When she wasn't thrashing about on the stage in a blur of auburn hair she'd giggle at nothing as if she was accompanied by joke telling ghosts. She'd stop as if to listen to the punch line and then laugh. Sometimes in the midst of a wild dance she'd stop and look at you as if she couldn't figure out why you were suddenly there in her bedroom watching her dance, which was, after all, a private thing. When she felt someone was watching her she'd try to cover herself or hide behind one of the bars mirrored columns. But then she'd forget about hiding and remember that this was a place where men were supposed to leer at her slim figure. This seeming revelation would lead her to spin around a pole and maybe even writhe against it glimpse teasingly at the watchers through the weightless mists of her hair. But then just when she might seem sexualised the wild child in her heart would awaken and she'd be leaping about again. Sometimes I wondered how she got there. I wondered whether she cared about farang and money or whether she'd just accidentally strolled in off the street one day and started dancing.
She was slim, very slim, and she tended to dress in torn jeans and skimpy vest-like tops that left her midriff bare. She never wore a bra, but her breasts were small enough so she didn't have to. When she smiled it was a warm, sincere smile and she smiled often, but the smile wasn't for business. It could have been but it just wasn't. There seemed to be no business about her at all. I spent a lot of time in the Tilac bar in the early nineties and I often saw her with customers, but if she sat with them she usually looked distanced from them, as if she'd much rather be somewhere else. Other women would act and fawn over men, playing them as fools for a bit of soft touching and flattery, but not Bung. Despite her beauty I think a lot of men felt cheated by her. Cheated even in buying one cola that she never drank.
I got the impression from the point I first saw her in 1992 that she didn't like me very much. I don't think I liked her very much either. After all I was typical of the men who are sold on the bar because of all that fawning and attention. When, David, a good friend of mine paid her barfine I told him he must be out of his mind because she was clearly trouble. David tended to be philosophical about such things however. He was a black guy with dual US/UK citizenship and he truly loved Bangkok despite having to put up with all the "Chocolate Man" and "Ay dam" shit . He said "She's a beautiful child. Girls that that are one in a million. I don't care if she's trouble. It would be a privilege just to spend time with her."
She sat with us and the two of them chatted. Dave spoke pretty good Thai and she actually engaged him in a pleasant conversation. Nobody likes being wrong and I would probably have preferred it if she had been as distant with Dave as she was with everybody else.
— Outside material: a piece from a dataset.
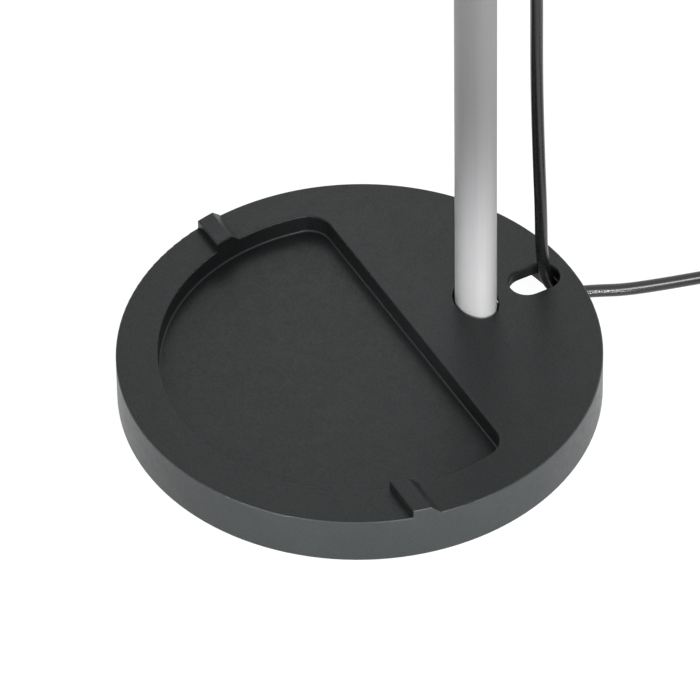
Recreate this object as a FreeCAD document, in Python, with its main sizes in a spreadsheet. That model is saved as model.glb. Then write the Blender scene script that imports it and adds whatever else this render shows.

I let my attention drift away from their conversation and sat back drinking while women chatted, came and went. The next thing I knew Dave had paid her barfine and she was taking off.
"What's going on here?"
David said "She's just got to sort some shit out with one of her friends. She'll be back later."
Dave waited for her. I wanted to see a friend in another bar. When I came back a couple of hours later he was still waiting. "I've got a feeling she isn't coming back." I said. "I get that feeling too." Said Dave. "Another one to put down to experience."
And he kind of forgot about her. Except at one point he said "What did you have against her anyway?"
"Nothing really. Just one of those people I wouldn't trust as far as I could throw her."
I later found out that she had this motorbike taxi boyfriend that picked her up from the bar most nights. It seemed an unusual set up as he was, by all accounts, not the nicest guy on Earth but despite letting her work in the bar he had a jealous streak. There was a rumour that a few of her scars might have been down to this jealous temper.